Introduction#
Setting the correct timezone ensures logs, schedules, and timestamps are accurate.
This guide shows how to set the timezone to Europe/London and configure NTP on Ubuntu.
Check Current Time Settings#
timedatectl status
Set the Timezone#
Set the timezone with:
sudo timedatectl set-timezone Europe/London
Verify the Timezone Change#
Confirm the change:
timedatectl status
The output should indicate that the timezone is set to Europe/London.
NTP Time Configuration#
Ubuntu 26.04 (Chrony)#
Create a custom source file:
sudo nano /etc/chrony/sources.d/custom.sources
Add pool servers:
pool 0.pool.ntp.org iburst
pool 1.pool.ntp.org iburst
pool 2.pool.ntp.org iburst
pool 3.pool.ntp.org iburst
Verify the main Chrony config includes sourcedir /etc/chrony/sources.d:
grep "sourcedir" /etc/chrony/chrony.conf
If it returns nothing, add this line to the end of /etc/chrony/chrony.conf:
sourcedir /etc/chrony/sources.d
Bring Chrony online and restart it:
sudo chronyc online
sudo systemctl restart chrony
Check Chrony sources:
chronyc sources -v
Enable NTP:
sudo timedatectl set-ntp true
This method is useful because custom source files are easier to maintain and are less likely to be overwritten by package updates.

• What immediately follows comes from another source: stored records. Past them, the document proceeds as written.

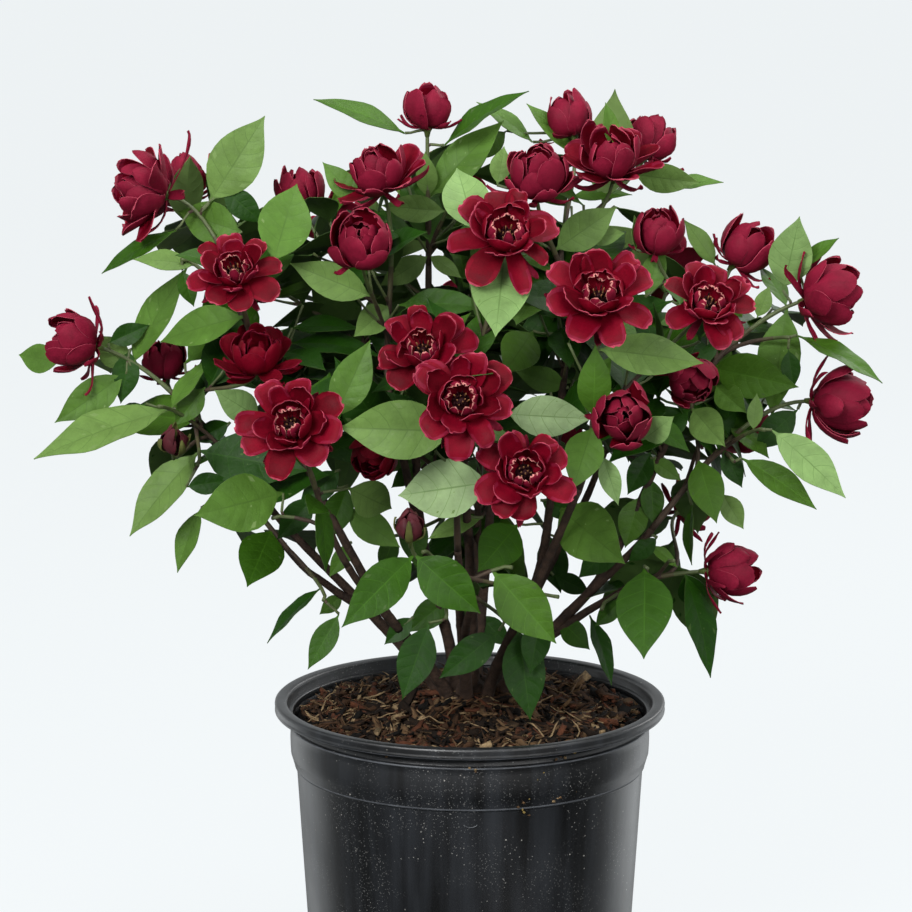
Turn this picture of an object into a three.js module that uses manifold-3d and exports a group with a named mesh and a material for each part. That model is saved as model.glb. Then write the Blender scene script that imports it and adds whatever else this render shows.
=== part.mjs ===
// A Carolina allspice in flower in a black nursery pot: a clump of stems from one root crown, forked
// boughs, and sprays of opposite leaves and wine-red blooms. Millimetres, +Z up, origin at the middle
// of the pot's underside. +X is the shrub's right and -Y its front.

import * as THREE from "three";
import { mergeVertices } from "three/addons/utils/BufferGeometryUtils.js";
import Module from "manifold-3d";

const wasm = await Module();
wasm.setup();

// Driving dimensions of the pot, an 11 litre nursery container
const POT_HEIGHT = 240;
const RIM_RADIUS = 140;
const RIM_MOUTH_RADIUS = 131;
const RIM_LIP = 8;
const RIM_EDGE = 1;
const COLLAR_RADIUS = 128.5;
const COLLAR_TOP = 224;
const COLLAR_BOTTOM = 202;
const NECK_RADIUS = 127;
const SHOULDER = 193;
const SHOULDER_RADIUS = 124.8;
const FOOT_RADIUS = 112.3;
const WALL = 2.2;
const FLOOR = 3;
const POT_SIDES = 36;
const DRAIN_COUNT = 6;
const DRAIN_RADIUS = 8;
const DRAIN_CIRCLE = 82;
const DRAIN_SIDES = 8;

// Soil and root crown
const SOIL_EDGE = POT_HEIGHT - 14;
const SOIL_MIDDLE = POT_HEIGHT - 7;
const SOIL_PLATEAU = 44;
const SOIL_LUMP = 1.6;
const CROWN_FLARE = 35;
const CROWN_NECK = 25;
const CROWN_HEIGHT = 22;
const CROWN_LOBES = 9;
const STEM_FOOT = SOIL_MIDDLE + 8;

// Limbs
const STEM_RADIUS = 5.2;
const BOUGH_RADIUS = 3.9;
const LIMB_TIP_RADIUS = 2.9;
const STEM_SHARE = 0.62;
const BOUGH_SHARE = 0.64;
const LIMB_STEPS = 6;
const LIMB_SIDES = 5;
const BEND = 0.3;

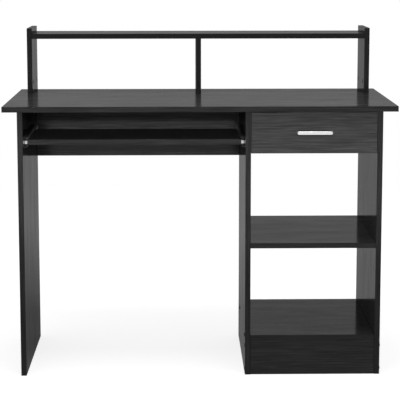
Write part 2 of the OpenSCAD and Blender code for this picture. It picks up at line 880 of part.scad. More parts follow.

Ubuntu 24.04 (systemd-timesyncd)#
Edit the configuration file:
sudo nano /etc/systemd/timesyncd.conf
Under the [Time] section, add:
NTP=0.pool.ntp.org 1.pool.ntp.org 2.pool.ntp.org 3.pool.ntp.org
Then enable NTP:
sudo timedatectl set-ntp true
Example Output#
Example timedatectl status output:
Local time: Wed 2025-03-12 21:24:32 GMT
Universal time: Wed 2025-03-12 21:24:32 UTC
RTC time: Wed 2025-03-12 21:24:32
Time zone: Europe/London (GMT, +0000)
System clock synchronized: yes
NTP service: active
RTC in local TZ: no
If everything is working correctly, the timezone should be set to Europe/London.
Conclusion#
You have now set the system timezone and configured NTP synchronization on Ubuntu. Verify time synchronization after making changes, especially on servers and systems that rely on accurate logs.